Ce projet de traité dit " modificatif " forme un texte de plusieurs centaines de pages, que Sarkozy qualifie sans rire de " mini-traité ". Y sont énumérées les 297 modifications des traités existants, à quoi s'ajoutent douze protocoles et quelques dizaines de déclarations, sans que jamais le texte du traité soit publié en tant que tel. Il y a ainsi encore moins de risques de voir de trop nombreux habitants de l'Union européenne aller y mettre leur nez. De peur qu'ils y trouvent un air de déjà vu. Et pour cause : de Giscard d'Estaing, père de la défunte Constitution européenne, à Angela Merkel, Romano Prodi et quelques autres dirigeants européens, c'est à qui répétera, tel Zapatero, que " nous n'avons pas abandonné un seul point essentiel de la Constitution ".
Mais certains de leurs collègues, en France, aux Pays-Bas, en Pologne notamment, ont d'autres problèmes vis-à-vis de leur opinion, à laquelle ils ne peuvent pas le dire aussi crûment. Alors, il a fallu trouver un truc et, pour citer un ministre belge : " Ce traité devait être obscur. C'est un succès. "
Mais, obscure ou pas, c'est bien la même soupe qu'on nous sert qu'en 2005. Dès le préambule de ce qui ne s'appelle donc plus Constitution, le projet réaffirme le rôle essentiel de " l'héritage religieux " en Europe. L'expression " concurrence libre et non faussée ", qui figurait dans le projet de Constitution, a disparu du traité, mais c'est à tout bout de champ qu'y est réaffirmé le rôle de la concurrence capitaliste, à laquelle notamment devraient être soumis les services publics. Et il n'est pas plus question qu'auparavant d'harmonisation sociale par le haut en Europe. La Grande-Bretagne et la Pologne ont d'ailleurs obtenu d'être dispensées d'appliquer le peu de " droits fondamentaux " dont la Charte européenne du même nom ne fait que parler. S'agissant des droits de l'Homme, ce traité présente, de fait, la chasse aux sans-papiers comme un des objectifs de l'Union. Quant au militarisme, il est toujours aussi présent, le traité engageant " les États-membres à améliorer progressivement leurs capacités militaires ".
Par crainte d'être désavoué comme Chirac en 2005, Sarkozy refuse un référendum sur ce traité, dont il réserve la ratification aux parlementaires. Il peut compter en cela sur l'appui du Parti Socialiste. Car sa direction soutient majoritairement ce traité, comme elle soutenait le projet de Constitution précédent. Et on la voit osciller entre la perspective d'un vote " pour " au Parlement et celle d'une abstention hypocrite, qui lui éviterait d'apparaître comme se ralliant trop ouvertement à Sarkozy, sans empêcher l'adoption du traité.
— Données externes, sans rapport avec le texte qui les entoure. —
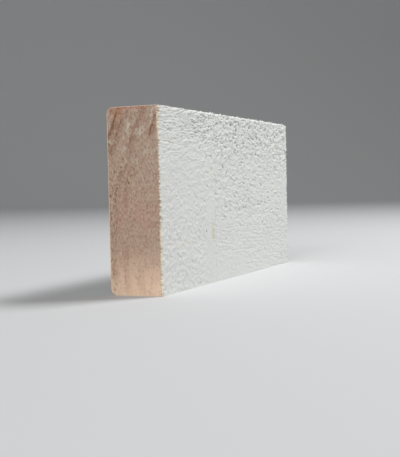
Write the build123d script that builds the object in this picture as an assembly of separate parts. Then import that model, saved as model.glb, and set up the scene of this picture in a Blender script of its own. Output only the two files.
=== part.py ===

Le morcellement de l'Europe, en un nombre d'États qui n'a cessé de grandir au fil des dernières décennies, et les égoïsmes nationaux, qui continuent à opposer les différentes bourgeoisies nationales au sein même de l'Union européenne, sont un non-sens... que ce traité ne fera pas disparaître. Il ne fait aucun pas en cette direction, pas plus que le projet de Constitution qui l'avait précédé. Il vise seulement à établir des règles de cohabitation entre les différents États-membres de l'Union, en privilégiant les plus puissants.
Faire disparaître complètement les frontières qui déchirent l'Europe, tout en permettant à tous les peuples qui y vivent et à leurs cultures de s'épanouir, cela ne pourra se réaliser que sous la forme d'une Europe socialiste, oeuvrant pour le bien commun de tous ses habitants, et non pour les profits des groupes capitalistes aussi adversaires qu'alliés.